We live in an area similarly given to random landslides and unstable terrain in general, but no one ever sounds the alarm beforehand in Italy as far as I can tell. If you're lucky and survive, they might evacuate you later and put you up in a hotel for a while (this happened in our tiny hamlet of <800 people in 2003/4, before we moved here, but while I lived not far away), but you better have your residence officially registered there (many landlords won't let you, despite the fact that it's illegal). Friends of ours lived in a house here they owned, but technically kept their residence at the mother-in-law's house in the agacent town because it was above their business and easier to manage the mail. They had to foot their own bill.
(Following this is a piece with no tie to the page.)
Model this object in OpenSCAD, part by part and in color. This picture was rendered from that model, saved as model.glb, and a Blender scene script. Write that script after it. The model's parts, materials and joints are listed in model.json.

We've had dam disasters sweep away multiple entire towns (https://en.m.wikipedia.org/wiki/Vajont_Dam, https://en.m.wikipedia.org/wiki/Val_di_Stava_dam_collapse), mostly attributable to government corruption or poor maintenance, to say nothing of countless earthquakes, bridge collapses, and I'm going to stop here because I'm depressing myself.
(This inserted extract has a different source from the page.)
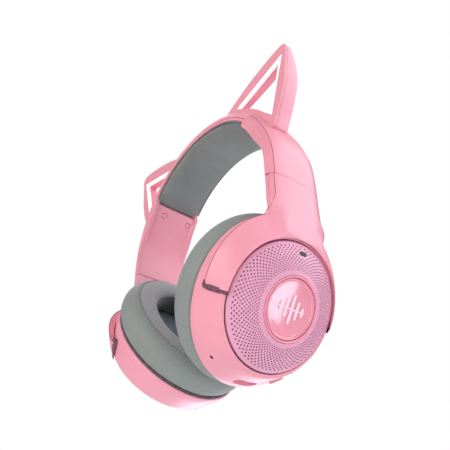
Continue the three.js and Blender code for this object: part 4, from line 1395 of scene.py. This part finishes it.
def yoke_outer(degrees):
    t = math.radians(degrees)
    r = YOKE_OUTER + YOKE_RISE * math.sin(max(0, min(t, math.pi)))
    from_end = min(degrees + YOKE_END, 180 + YOKE_END - degrees) * math.radians(1) * YOKE_OUTER
    missing = max(0.0, 1 - from_end / YOKE_CORNER)
    return r - YOKE_CORNER * (1 - math.sqrt(max(0.0, 1 - missing ** 2)))


def yoke_columns(rows, arm_rows, step):
    """Points (x, y, share of the way out, share of the way up the arm), column by column."""
    span = 180 + 2 * YOKE_END
    even = between(0, 1, round(span / step))
    ends = [0.002, 0.005, 0.009]
    shares = sorted({*even, *ends, *[1 - e for e in ends]})
    columns = []
    for share in shares:
        degrees = -YOKE_END + span * share
        t = math.radians(degrees)
        column = []
        for i in range(rows + 1):
            r = mix(YOKE_INNER, yoke_outer(degrees), i / rows)
            column.append((r * math.cos(t), r * math.sin(t), i / rows, 0.0))
        if YOKE_ARM_FROM - 0.1 <= degrees <= 180.1 - YOKE_ARM_FROM:
            foot_x, foot_y = column[-1][:2]
            across = math.cos(t) / math.cos(ARM_FOOT)
            for i in range(1, arm_rows + 1):
                s = i / arm_rows
                x = mix(foot_x, across * BAND_HALF, smooth(min(1, s * ARM_SPREAD)))
                column.append((x, mix(foot_y, ARM_TOP, s), 1.0, s))
        columns.append(column)
    return columns


def yoke_front(x, y, share, arm):
    across = min(1, abs(x) / (BAND_HALF + 2.5))
    on_arm = arm_depth(y, ARM_X)
    rim = mix(on_arm, max(YOKE_EDGE, on_arm), smooth(across ** 2))
    cone = mix(-YOKE_PROUD, rim, 0.8 * share + 0.2 * share ** 3)
    face = arm_depth(y, ARM_X - ARM_CROWN * min(1, abs(x) / BAND_HALF) ** 3.2)
    return max(mix(cone, face, smooth(arm * 3)), on_arm)


def tilt_room(y):
    """Room over the cup's shell, which swings outward below the hinge's line when the cup tilts."""
    return YOKE_GAP + TILT_RISE * max(0.0, TILT_ROOM_FROM - y)


def yoke_back(x, y, _, arm):
    on_arm = arm_depth(y, ARM_SHELL_X)
    if arm > 0:
        return on_arm
    shrink = 1 - CUP_GAP / math.hypot(x, y)
    on_cup = shell_depth(x * shrink, y * shrink)
    flat = min(YOKE_BACK, max(on_arm, YOKE_EDGE + 0.5))
    return flat if on_cup is None else min(flat, on_cup - tilt_room(y))


def yoke_end(way):
    """The sloped face under one end of the yoke, as a wedge over the cup's shell, dark as painted shade."""
    rows = []
    outer = yoke_outer(-YOKE_END / 2) - 0.2
    corners = [(1, 0), (-0.1, 0), (-YOKE_SLANT, 1), (1, 1)]
    for share in between(0, 1, 12):
        r = mix(YOKE_INNER + 0.1, outer, share)
        inset = YOKE_CORNER_TURN * max(0.0, (r - outer) / YOKE_CORNER + 1) ** 2
        points = []
        for degrees, drop in corners:
            t = math.radians(degrees - YOKE_END + inset)
            x, y = r * math.cos(t), r * math.sin(t)
            front = yoke_front(x, y, share, 0.0) + YOKE_THIN
            on_cup = shell_depth(x, y)
            back = YOKE_BACK if on_cup is None else min(YOKE_BACK, on_cup - tilt_room(y))
            points.append(Vector((way * x, y, -mix(front, max(back, front + 0.5), drop))))
        rows.append(points)
    return make("end", *loft(rows), CUP)


def arm_strip(y):
    """Share of the way up the arm, and half width of the strip's inner line, at a height."""
    s = max(0.0, (y - FOOT_Y) / (ARM_TOP - FOOT_Y))
    return s, mix(FOOT_X, STRIP_HALF, smooth(min(1, s * ARM_SPREAD)))


def yoke_seams():
    """Parting lines as dark cords of painted shade: under the yoke's outer edge and along the arm's edge strips.
    """
    made = []
    for start, end in ((1.5 - YOKE_END, YOKE_ARM_FROM), (180 - YOKE_ARM_FROM, 178.5 + YOKE_END)):
        path = []
        for degrees in between(start, end):
            p = round_point(yoke_outer(degrees), yoke_outer(degrees), math.radians(degrees), 0)
            path.append(Vector((p.x, p.y, -yoke_front(p.x, p.y, 1.0, 0.0) - YOKE_SEAM_SHADE_DROP)))
        made.append(make("seam_shade", *tube(path, YOKE_SEAM_SHADE_R), CUP))
    for side in (-1, 1):
        path = []
        for y in between(FOOT_Y, ARM_TOP - ARM_SPARE - YOKE_THIN):
            s, x = arm_strip(y)
            path.append(Vector((side * x, y, -yoke_front(x, y, 1.0, s))))
        made.append(make("seam_shade", *tube(path, CORD_R), CUP))
    return joined("left_yoke_seams", *made)


def on_arm_strip(middle):
    """True for the faces along the arm's two edges, darkened as painted shade."""
    at = CUP.inverted() @ (middle * MM)
    s, half = arm_strip(at.y)
    return s > 0 and abs(at.x) > half + 0.15


def yoke_solid(columns):
    """A closed solid between the yoke's front and back, over columns of points."""
    points = [p for column in columns for p in column]
    count = len(points)
    vertices = [(*p[:2], -min(yoke_front(*p), yoke_back(*p) - YOKE_THIN)) for p in points]
    vertices += [(*p[:2], -yoke_back(*p)) for p in points]
    numbers = []
    first = 0
    for column in columns:
        numbers.append(range(first, first + len(column)))
        first += len(column)
    faces = []
    for here, there in zip(numbers, numbers[1:]):
        for j in range(min(len(here), len(there)) - 1):
            faces.append((here[j], here[j + 1], there[j + 1], there[j]))
    border = {}
    for face in faces:
        for a, b in zip(face, face[1:] + face[:1]):
            if (b, a) in border:
                del border[(b, a)]
            else:
                border[(a, b)] = True
    faces += [tuple(i + count for i in reversed(face)) for face in faces]
    faces += [(b, a, a + count, b + count) for a, b in border]
    return vertices, faces


def yoke_shell():
    yoke = make("left_yoke_shell", *yoke_solid(yoke_columns(12, 22, 1.6)), CUP)
    above = linked("above", bpy.data.meshes.new("above"))
    box = bmesh.new()
    bmesh.ops.create_cube(box, size=CUT_BOX)
    box.to_mesh(above.data)
    box.free()
    above.data.transform(Matrix.Translation((ARM_X * MM, 0, ARM_TOP_Z * MM + CUT_BOX / 2)))
    # the arm's edge strips take the darker inner pink as painted shade
    return painted(bevelled(cut(yoke, above), 0.4, 50), "shell_pink", "inner_pink", on_arm_strip)


def yoke_inner_cover():
    """A plate with two round corners at its foot."""
    half, r = BAND_HALF - 0.15, YOKE_COVER_CORNER
    low = YOKE_COVER_BOTTOM + r
    outline = [(-half, ARM_TOP_Z), (-half, low)]
    for turn in between(math.radians(15), math.radians(90), 5):
        outline.append((-half + r * (1 - math.cos(turn)), low - r * math.sin(turn)))
    outline += [(-y, z) for y, z in reversed(outline)]
    rows = [[Vector((x, y, z)) for y, z in outline] for x in (COVER_R, ARM_SHELL_X - 0.05)]
    return bevelled(make("left_yoke_inner", *loft(rows)), 0.5)


def build_arms():
    both(yoke_shell(), "yoke_shell", "arm", "shell_pink", "yoke")
    # dark cords of painted shade under the yoke's edge and along the arm's strips
    both(yoke_seams(), "yoke_seams", "arm", "seam_shade")
    # dark wedges of painted shade under the yoke's ends
    both(joined("left_yoke_ends", yoke_end(-1), yoke_end(1)), "yoke_ends", "arm", "painted_shade")
    both(yoke_inner_cover(), "yoke_inner", "arm", "inner_pink", "yoke_cover")


# ---- what the CAD already shows right -----------------------------------------------------------


def dress_frame():
    """Gives every CAD node that still shows its slot's material and softened edges."""
    slot_of = {part["node"]: part["material_slot"] for part in frame["record"]["subparts"]}
    for name, obj in frame["nodes"].items():
        if obj.hide_render:
            continue
        obj.data.materials.clear()
        obj.data.materials.append(MATERIALS[slot_of[name]])
        modifier(obj, "Edges", "BEVEL", width=0.15 * MM, segments=2, limit_method="ANGLE",
                 angle_limit=math.radians(50))


# ---- stage --------------------------------------------------------------------------------------


def build_camera():
    data = bpy.data.cameras.new("camera")
    data.lens = CAMERA_LENS
    data.sensor_width = 36
    data.clip_start = 0.01
    camera = linked("camera", data)
    azimuth, elevation = math.radians(CAMERA_AZIMUTH), math.radians(CAMERA_ELEVATION)
    back = Vector((math.sin(azimuth) * math.cos(elevation),
                   -math.cos(azimuth) * math.cos(elevation), math.sin(elevation)))
    camera.location = CAMERA_AT
    camera.rotation_mode = "QUATERNION"
    camera.rotation_quaternion = (-back).to_track_quat("-Z", "Y")
    bpy.context.scene.camera = camera


def area_light(name, at, size, power, colour):
    data = bpy.data.lights.new(name, "AREA")
    data.shape = "RECTANGLE"
    data.size, data.size_y = size
    data.energy = power
    data.color = colour
    light = linked(name, data)
    light.location = at
    target = (CAD_BOX[0] + CAD_BOX[1]) / 2
    light.rotation_mode = "QUATERNION"
    light.rotation_quaternion = (target - light.location).to_track_quat("-Z", "Y")


def build_world():
    """White to the camera, and a soft light on the object that is stronger from above."""
    world = bpy.data.worlds.new("studio")
    world.use_nodes = True
    bpy.context.scene.world = world
    tree = world.node_tree
    seen = tree.nodes["Background"]
    seen.inputs["Color"].default_value = (1, 1, 1, 1)
    lit = tree.nodes.new("ShaderNodeBackground")
    height = tree.nodes.new("ShaderNodeSeparateXYZ")
    brightness = tree.nodes.new("ShaderNodeMapRange")
    for socket, value in zip(("From Min", "From Max", "To Min", "To Max"), (-1, 1, *WORLD_LIGHT)):
        brightness.inputs[socket].default_value = value
    tree.links.new(tree.nodes.new("ShaderNodeTexCoord").outputs["Generated"], height.inputs[0])
    tree.links.new(height.outputs["Z"], brightness.inputs["Value"])
    tree.links.new(brightness.outputs["Result"], lit.inputs["Strength"])
    path = tree.nodes.new("ShaderNodeLightPath")
    shader = tree.nodes.new("ShaderNodeMixShader")
    tree.links.new(path.outputs["Is Camera Ray"], shader.inputs["Fac"])
    tree.links.new(lit.outputs[0], shader.inputs[1])
    tree.links.new(seen.outputs[0], shader.inputs[2])
    tree.links.new(shader.outputs[0], tree.nodes["World Output"].inputs["Surface"])


def floor_material():
    """Pale, with a glow far from the object that only the camera sees and that hides the horizon."""
    n = Nodes("floor")
    away = n.add("ShaderNodeVectorMath", {0: n.place}, operation="LENGTH").outputs["Value"]
    seen = n.add("ShaderNodeLightPath").outputs["Is Camera Ray"]
    glow = n.math("MULTIPLY", n.spread(away, *GLOW_DISTANCE), seen)
    n.set(Base_Color=n.blend(n.noise(3.0), rgb(238, 238, 238), rgb(246, 246, 246)),
          Roughness=n.vary(40, 0.7, 0.85), Emission_Strength=GLOW,
          Emission_Color=n.blend(glow, rgb(0, 0, 0), rgb(255, 255, 255)))
    return n.material


def build_stage():
    bpy.context.scene.view_settings.view_transform = "Standard"
    build_world()
    for name, light in LIGHTS.items():
        area_light(name, *light)
    corners = [(-1, -1), (1, -1), (1, 1), (-1, 1)]
    floor = make("floor", [(x * FLOOR_HALF, y * FLOOR_HALF, 0) for x, y in corners], [(0, 1, 2, 3)])
    floor.location.z = CAD_BOX[0].z - FLOOR_DROP
    floor.data.materials.append(floor_material())


build_camera()
build_headband()
build_pad()
build_ears()
build_cups()
build_cushions()
build_arms()
dress_frame()
build_stage()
I can't say FEMA has that great a reputation either -- we've seen some pretty terrible failures of management, response times and distribution during any number of disasters in my lifetime (Katrina, Helene and Maria, just to name hurricanes). The poorer you are, the less likely you are to even qualify for FEMA assistance. I'm not saying fixing all this is impossible, but it's definitely much more complicated than just funding them more (or at all). With 330 million people, I'm not even sure a federal agency for disasters even makes sense. Seems like we'd be better off with state-level entities that can maybe apply for federal grants in a pinch (although if that comes with boot-licking and sworn fealty now, I'm guessing it might not be worth it 🙄).